First time around we blamed it on the pandemic, then on the pingdemic. But there can be no doubt that Brexit is a primary cause of the empty vegetable crates and unstocked shelves in supermarkets this week.

It’s not just that fruit and vegetable pickers from the rest of Europe are no longer able work here. Almost everything we buy is delivered by trucks, and lorry drivers are in very short supply because of new immigration rules.

Suddenly it’s a lorry drivers’ market, with salaries of over £50,000 a year being dangled in front of anyone with an HGV licence and a British passport.

The Home Office is so far resisting calls to relax the rules and grant temporary visas to EU lorry drivers. Meanwhile, a trip to the shops has a melancholic feel. Where once was plenty there are now conspicuous absences. Grey plastic shelving no longer hidden by produce looks sad, grubby, and cheap.

The existential philosopher Jean-Paul Sartre was a connoisseur of absence.

He called it “the non-being at the heart of being”. His best description of it, like many passages in his existential classic Being and Nothingness, is of a scene in a café. Influenced by Edmund Husserl, Sartre wanted to describe phenomena, the richness of conscious human experience, without introducing presuppositions.

Sartre has an appointment with his friend Pierre. He is to meet him there at four o’clock but arrives 15 minutes late. Pierre, who is always punctual, is nowhere to be seen. The café in contrast is a “fullness of being” with tables, booths, voices, rattling saucers, and clouds of cigarette smoke (this is the 1940s). But no sign of Pierre. “Il n’est pas là.” Yet everywhere Sartre looks for his friend he perceives his absence, he feels it.

Sartre’s example reveals how consciousness brings some things to the fore and makes others background, but also how we can experience what is not there as much as or more than what is.
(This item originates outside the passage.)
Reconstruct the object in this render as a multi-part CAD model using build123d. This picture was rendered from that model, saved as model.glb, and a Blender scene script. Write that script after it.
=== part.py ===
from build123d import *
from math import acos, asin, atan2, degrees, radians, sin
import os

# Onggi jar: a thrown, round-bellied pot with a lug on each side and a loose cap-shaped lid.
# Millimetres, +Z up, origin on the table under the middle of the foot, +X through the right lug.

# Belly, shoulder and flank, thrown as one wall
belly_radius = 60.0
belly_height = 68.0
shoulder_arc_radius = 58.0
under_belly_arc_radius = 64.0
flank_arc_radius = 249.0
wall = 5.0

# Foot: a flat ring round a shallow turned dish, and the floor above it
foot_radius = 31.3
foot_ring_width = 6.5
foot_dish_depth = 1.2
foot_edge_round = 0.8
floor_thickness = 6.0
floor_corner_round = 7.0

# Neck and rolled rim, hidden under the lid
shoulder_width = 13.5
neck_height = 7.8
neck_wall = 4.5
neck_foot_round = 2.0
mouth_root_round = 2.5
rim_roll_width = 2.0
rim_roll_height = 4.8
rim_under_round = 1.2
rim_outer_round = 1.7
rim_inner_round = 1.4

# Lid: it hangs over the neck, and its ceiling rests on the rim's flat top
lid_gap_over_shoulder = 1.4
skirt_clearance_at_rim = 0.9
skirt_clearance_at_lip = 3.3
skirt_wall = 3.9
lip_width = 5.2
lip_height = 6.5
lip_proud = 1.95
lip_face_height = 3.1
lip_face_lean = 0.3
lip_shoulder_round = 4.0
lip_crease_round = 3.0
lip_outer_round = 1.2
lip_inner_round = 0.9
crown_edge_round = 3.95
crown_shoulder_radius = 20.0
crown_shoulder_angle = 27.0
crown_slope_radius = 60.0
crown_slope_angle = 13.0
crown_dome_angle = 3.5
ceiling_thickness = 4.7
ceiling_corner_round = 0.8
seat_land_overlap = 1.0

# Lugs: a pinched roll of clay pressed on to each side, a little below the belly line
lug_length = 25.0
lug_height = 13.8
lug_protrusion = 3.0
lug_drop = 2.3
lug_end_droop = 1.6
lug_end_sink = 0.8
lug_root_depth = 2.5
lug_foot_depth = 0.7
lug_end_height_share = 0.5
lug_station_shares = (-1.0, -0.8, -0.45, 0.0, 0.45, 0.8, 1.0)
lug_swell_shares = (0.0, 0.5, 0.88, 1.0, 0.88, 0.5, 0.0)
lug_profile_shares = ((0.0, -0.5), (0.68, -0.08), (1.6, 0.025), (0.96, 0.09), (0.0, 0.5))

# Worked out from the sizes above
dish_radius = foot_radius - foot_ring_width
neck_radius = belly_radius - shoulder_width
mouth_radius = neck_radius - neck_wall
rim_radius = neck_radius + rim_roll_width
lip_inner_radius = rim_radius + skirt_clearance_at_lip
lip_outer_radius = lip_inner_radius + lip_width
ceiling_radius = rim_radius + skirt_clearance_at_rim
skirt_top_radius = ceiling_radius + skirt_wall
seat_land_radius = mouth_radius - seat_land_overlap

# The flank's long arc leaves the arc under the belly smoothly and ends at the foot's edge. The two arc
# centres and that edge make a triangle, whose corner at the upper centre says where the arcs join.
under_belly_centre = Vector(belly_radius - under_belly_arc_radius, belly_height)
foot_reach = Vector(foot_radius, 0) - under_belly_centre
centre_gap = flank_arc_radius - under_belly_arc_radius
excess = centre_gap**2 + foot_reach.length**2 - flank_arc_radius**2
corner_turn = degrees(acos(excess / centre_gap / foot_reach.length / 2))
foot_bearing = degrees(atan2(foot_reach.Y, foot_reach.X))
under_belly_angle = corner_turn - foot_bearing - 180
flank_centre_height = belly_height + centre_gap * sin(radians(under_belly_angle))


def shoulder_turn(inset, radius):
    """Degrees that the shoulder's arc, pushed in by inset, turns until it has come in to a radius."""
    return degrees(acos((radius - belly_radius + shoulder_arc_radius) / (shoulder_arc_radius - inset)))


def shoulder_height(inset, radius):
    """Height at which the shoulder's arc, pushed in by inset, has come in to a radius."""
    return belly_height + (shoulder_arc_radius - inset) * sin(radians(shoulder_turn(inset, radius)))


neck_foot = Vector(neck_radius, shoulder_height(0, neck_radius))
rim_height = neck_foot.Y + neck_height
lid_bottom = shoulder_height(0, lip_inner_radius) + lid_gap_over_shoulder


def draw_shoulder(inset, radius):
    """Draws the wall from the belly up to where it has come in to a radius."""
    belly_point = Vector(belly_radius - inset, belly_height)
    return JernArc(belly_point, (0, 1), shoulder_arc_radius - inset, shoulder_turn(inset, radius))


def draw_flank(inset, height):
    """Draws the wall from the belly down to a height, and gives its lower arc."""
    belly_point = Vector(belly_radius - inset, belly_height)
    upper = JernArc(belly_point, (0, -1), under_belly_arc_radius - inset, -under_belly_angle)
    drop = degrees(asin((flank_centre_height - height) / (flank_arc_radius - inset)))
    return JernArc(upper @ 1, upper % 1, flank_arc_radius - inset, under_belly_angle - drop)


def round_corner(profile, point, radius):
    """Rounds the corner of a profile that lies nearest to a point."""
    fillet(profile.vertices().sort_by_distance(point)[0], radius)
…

Other people, their conversations, their coffee cups, their comings and goings, are all just a stage set in front of which he expects to see Pierre.

Sartre moves through the café full of expectation. Were Pierre to appear, then he would be the full focus of Sartre’s attention. But Pierre’s non-presence ‘haunts’ the café.

As Sartre points out, there are any number of other people who aren’t in the café either. The poet Paul Valéry isn’t in the café, nor for that matter is the Duke of Wellington. But that is an intellectual take, not how it seems. Sartre’s felt experience of the café is of the lack of Pierre. Where is Pierre? His absence is a real absence.

So too the vegetables missing from those supermarket shelves. So too the absent lorry drivers from Eastern Europe. So too the lost possibility of frictionless travel, cultural and scientific exchange, and work in Europe. Where are they all? What happened? Shouldn’t they be there?

Like Sartre entering the café we had our expectations which have been thwarted by a disconcerting sense of nothingness. We experience nothing there as if it were a something that could and should have been there.

Is it too far-fetched to see those empty supermarket shelves, and the accompanying consciousness of absence, as a metaphor for the consequences of Brexit? Now there are just gaps, deeply felt nothingness, and a poignant sense of lost possibility. Something that should be there isn’t there anymore and this lack feels wrong, and not just because of the inconvenience of a courgette shortage, or having to shop around to find your favourite beer.

We can adapt to this if we have to. Human beings are very good at getting used to things, particularly gradual change. Stiff upper lip and all that. These are not very serious problems compared with the worst kinds of absences: the absence of water, food, clothing, medicines, and shelter, or the absences of people whom we love who have died.

We know that the intensity of a sense of loss can diminish with time, as can the intensity of grief. Perhaps sparse shelves will become the new normal and shops will find discreet ways of hiding what’s happening. Maybe we’ll acclimatise.

Shoppers may adjust their expectations about what they will find and will be happy to find anything. But at the moment, a trip to the supermarket is haunted with a sense of absence. If the missing foodstuff shows up again it will be very welcome.